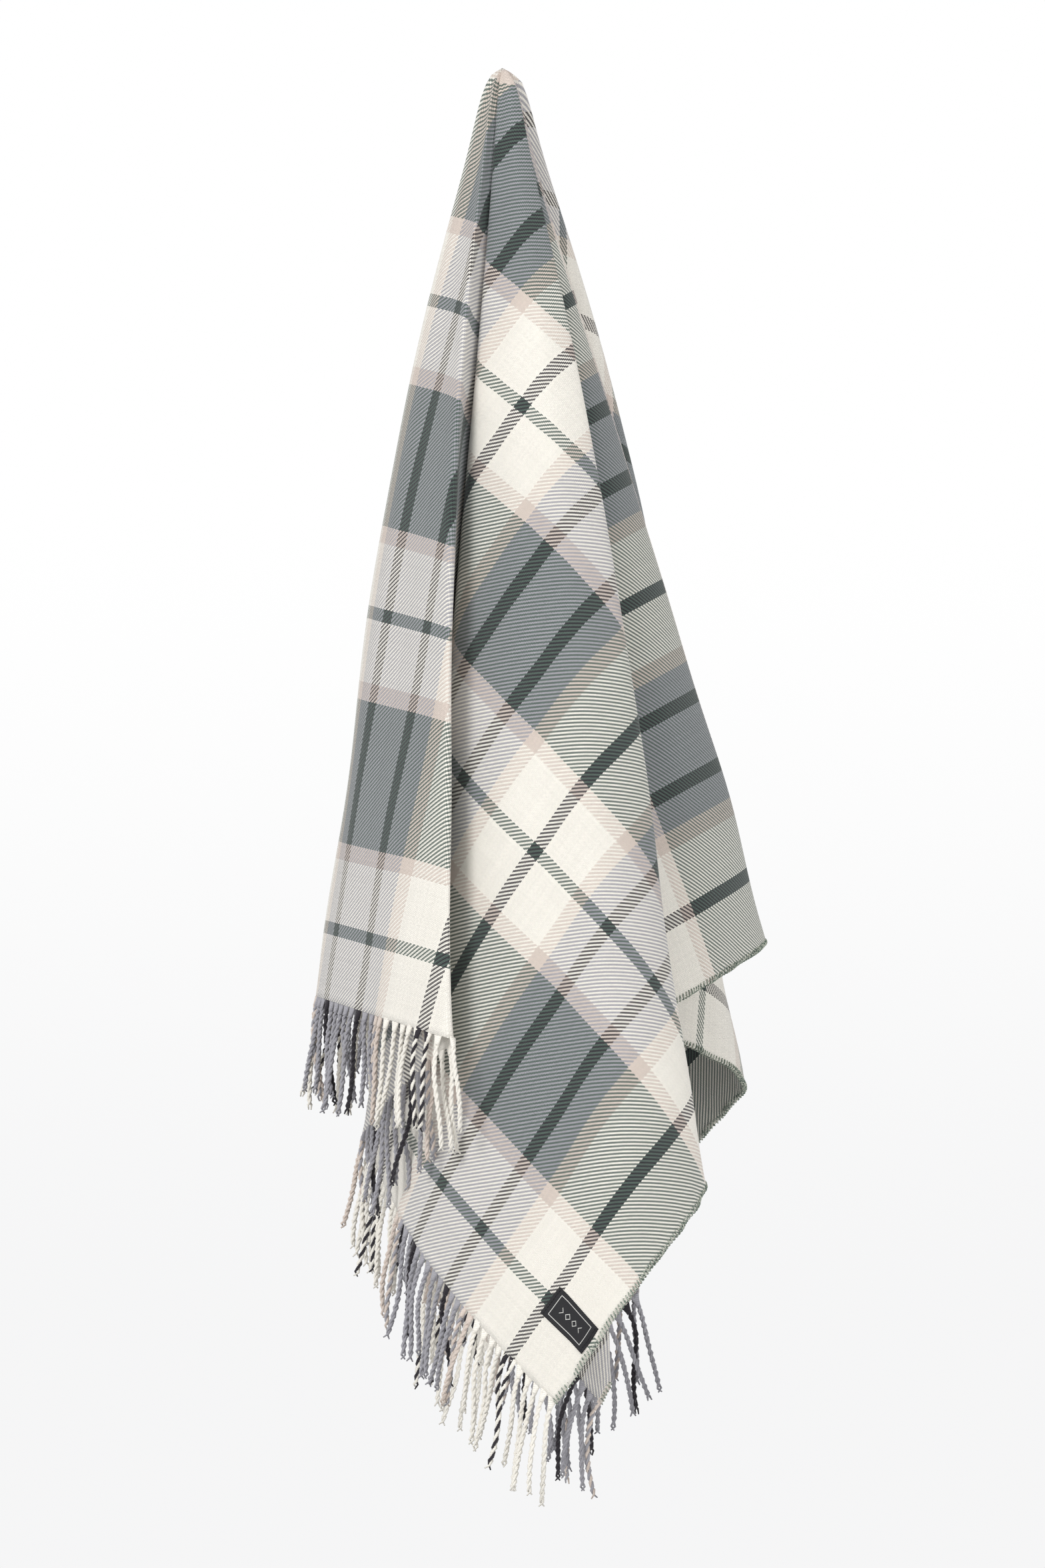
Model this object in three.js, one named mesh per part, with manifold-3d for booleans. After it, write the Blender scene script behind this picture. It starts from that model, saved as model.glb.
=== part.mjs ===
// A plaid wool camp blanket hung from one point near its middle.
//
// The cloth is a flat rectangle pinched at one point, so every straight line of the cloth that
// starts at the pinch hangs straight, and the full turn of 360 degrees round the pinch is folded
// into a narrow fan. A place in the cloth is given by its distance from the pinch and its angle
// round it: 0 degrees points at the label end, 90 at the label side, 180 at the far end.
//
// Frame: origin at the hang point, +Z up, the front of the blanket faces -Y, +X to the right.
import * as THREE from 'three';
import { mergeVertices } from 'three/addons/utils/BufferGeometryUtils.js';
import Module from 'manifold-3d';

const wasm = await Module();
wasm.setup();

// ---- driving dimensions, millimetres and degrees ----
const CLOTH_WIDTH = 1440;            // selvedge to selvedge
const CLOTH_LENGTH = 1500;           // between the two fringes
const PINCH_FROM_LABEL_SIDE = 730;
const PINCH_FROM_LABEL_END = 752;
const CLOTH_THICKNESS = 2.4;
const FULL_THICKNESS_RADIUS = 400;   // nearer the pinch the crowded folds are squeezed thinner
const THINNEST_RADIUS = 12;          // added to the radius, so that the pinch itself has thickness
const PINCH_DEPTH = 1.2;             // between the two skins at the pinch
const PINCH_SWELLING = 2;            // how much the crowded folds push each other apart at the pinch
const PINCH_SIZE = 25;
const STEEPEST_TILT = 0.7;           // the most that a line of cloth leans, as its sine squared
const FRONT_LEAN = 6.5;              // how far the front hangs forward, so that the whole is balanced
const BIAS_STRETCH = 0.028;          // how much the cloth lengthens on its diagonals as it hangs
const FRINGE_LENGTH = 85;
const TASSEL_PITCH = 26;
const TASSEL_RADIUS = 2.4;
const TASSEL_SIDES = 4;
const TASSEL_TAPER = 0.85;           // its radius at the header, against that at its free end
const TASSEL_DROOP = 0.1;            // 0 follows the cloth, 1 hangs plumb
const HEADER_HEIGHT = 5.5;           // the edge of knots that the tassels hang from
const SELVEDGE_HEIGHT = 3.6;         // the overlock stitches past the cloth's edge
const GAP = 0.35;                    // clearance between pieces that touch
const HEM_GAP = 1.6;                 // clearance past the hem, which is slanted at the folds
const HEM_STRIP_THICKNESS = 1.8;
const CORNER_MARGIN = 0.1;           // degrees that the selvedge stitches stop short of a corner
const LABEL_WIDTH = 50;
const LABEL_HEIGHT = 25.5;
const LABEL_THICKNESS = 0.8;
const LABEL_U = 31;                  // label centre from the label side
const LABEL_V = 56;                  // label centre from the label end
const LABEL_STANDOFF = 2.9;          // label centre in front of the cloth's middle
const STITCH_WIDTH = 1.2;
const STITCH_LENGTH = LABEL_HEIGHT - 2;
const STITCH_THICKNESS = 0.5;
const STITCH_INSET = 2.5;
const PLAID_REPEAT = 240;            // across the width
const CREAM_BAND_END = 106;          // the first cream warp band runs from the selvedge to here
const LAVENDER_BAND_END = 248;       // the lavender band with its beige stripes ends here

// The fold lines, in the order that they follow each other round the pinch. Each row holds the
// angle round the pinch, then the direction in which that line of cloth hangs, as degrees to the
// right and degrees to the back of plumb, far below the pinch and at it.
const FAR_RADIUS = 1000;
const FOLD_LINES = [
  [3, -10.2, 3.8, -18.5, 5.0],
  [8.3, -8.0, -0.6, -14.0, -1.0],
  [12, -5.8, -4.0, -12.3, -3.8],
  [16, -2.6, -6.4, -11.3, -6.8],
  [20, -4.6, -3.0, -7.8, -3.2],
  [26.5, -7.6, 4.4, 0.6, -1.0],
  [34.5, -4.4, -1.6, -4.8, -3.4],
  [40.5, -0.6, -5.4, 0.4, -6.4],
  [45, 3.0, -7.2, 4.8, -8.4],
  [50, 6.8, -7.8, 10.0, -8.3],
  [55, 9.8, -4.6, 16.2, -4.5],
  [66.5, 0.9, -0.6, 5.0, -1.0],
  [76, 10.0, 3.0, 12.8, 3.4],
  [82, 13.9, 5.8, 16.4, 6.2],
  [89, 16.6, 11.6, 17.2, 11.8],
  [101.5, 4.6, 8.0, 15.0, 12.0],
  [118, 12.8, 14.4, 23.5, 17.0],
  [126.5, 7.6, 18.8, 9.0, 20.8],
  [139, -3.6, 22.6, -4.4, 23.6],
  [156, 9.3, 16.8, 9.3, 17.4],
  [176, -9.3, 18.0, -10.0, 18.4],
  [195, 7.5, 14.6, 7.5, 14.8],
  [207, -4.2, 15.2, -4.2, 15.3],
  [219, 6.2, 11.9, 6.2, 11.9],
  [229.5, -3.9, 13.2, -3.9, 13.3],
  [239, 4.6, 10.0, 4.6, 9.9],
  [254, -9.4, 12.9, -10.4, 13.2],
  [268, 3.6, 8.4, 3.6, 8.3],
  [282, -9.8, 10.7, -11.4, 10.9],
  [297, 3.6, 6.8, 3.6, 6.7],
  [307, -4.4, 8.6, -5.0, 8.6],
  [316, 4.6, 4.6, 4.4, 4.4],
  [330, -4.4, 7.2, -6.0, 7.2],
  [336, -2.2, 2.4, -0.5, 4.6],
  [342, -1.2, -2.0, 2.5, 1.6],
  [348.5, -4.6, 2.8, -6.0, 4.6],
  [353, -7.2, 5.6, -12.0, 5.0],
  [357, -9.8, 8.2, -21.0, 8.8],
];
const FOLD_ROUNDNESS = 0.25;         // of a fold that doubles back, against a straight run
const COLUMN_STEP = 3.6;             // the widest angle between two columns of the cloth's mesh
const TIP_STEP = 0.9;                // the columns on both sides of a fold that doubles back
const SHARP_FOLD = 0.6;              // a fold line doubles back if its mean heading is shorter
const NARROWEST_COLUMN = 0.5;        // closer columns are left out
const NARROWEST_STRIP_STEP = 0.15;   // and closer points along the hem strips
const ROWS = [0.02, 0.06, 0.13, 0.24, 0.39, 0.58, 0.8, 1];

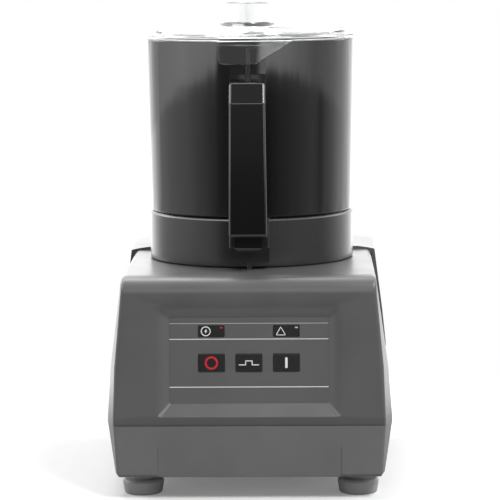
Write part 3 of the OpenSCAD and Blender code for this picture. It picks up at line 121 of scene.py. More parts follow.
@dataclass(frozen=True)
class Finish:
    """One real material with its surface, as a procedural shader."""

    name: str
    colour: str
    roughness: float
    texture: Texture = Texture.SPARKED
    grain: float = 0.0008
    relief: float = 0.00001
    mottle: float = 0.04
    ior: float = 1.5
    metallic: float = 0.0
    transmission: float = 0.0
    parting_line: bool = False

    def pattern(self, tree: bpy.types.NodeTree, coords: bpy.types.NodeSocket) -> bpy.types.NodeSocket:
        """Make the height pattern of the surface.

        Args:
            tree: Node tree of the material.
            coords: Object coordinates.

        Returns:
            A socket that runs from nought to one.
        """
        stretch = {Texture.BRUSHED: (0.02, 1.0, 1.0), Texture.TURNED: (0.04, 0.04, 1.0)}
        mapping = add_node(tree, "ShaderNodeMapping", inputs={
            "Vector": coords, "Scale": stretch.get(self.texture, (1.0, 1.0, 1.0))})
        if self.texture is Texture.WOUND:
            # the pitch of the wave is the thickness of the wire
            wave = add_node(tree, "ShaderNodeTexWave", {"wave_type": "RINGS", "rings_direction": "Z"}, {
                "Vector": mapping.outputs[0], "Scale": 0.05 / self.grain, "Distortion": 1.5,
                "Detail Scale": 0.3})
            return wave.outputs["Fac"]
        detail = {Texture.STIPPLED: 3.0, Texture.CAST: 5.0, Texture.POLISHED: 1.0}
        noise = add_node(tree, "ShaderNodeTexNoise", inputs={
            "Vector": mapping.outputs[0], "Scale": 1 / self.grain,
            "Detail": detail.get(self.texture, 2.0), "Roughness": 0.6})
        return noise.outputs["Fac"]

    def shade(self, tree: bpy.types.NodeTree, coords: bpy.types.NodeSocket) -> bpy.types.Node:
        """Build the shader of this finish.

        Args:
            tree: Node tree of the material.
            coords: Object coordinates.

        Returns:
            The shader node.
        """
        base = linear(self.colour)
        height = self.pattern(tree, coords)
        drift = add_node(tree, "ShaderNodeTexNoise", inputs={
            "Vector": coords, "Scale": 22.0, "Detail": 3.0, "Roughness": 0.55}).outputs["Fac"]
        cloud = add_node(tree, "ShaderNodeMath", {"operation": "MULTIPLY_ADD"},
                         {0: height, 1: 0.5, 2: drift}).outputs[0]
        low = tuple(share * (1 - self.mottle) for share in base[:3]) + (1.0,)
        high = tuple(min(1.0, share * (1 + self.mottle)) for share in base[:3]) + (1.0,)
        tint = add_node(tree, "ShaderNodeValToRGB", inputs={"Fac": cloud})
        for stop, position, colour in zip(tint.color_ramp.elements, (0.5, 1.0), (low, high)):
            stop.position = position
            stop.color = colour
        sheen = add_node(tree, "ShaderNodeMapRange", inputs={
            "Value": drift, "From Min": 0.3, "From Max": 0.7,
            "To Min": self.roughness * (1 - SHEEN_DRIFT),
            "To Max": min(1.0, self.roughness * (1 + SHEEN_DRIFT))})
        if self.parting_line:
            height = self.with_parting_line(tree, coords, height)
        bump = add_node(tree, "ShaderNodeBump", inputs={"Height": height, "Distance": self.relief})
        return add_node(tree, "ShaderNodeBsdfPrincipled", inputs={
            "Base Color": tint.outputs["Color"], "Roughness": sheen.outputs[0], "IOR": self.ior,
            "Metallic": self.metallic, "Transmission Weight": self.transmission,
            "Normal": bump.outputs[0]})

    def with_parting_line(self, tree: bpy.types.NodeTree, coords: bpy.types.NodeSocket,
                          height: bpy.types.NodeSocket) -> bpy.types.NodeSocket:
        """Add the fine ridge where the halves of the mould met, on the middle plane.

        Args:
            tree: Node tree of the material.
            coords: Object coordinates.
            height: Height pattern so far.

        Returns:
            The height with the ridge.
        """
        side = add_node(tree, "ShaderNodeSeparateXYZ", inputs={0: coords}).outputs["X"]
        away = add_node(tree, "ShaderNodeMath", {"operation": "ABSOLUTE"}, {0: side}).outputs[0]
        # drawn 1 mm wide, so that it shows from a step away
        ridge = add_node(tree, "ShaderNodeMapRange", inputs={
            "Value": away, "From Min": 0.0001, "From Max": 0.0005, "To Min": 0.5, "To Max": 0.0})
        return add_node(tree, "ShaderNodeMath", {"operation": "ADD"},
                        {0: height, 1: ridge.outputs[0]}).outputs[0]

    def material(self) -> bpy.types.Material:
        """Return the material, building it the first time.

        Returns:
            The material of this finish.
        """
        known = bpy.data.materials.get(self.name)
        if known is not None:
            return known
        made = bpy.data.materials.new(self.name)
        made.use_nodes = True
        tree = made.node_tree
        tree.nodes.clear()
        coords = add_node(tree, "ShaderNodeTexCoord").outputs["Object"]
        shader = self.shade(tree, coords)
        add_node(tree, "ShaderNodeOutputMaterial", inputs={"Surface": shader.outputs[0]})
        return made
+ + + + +
- DO THIS
Copy out only the lines above from the one with "Write part 3" to the one with "real material with", inclusive, exactly as they stand.

- WRITTEN RESPONSE
Write part 3 of the OpenSCAD and Blender code for this picture. It picks up at line 121 of scene.py. More parts follow.
@dataclass(frozen=True)
class Finish:
    """One real material with its surface, as a procedural shader."""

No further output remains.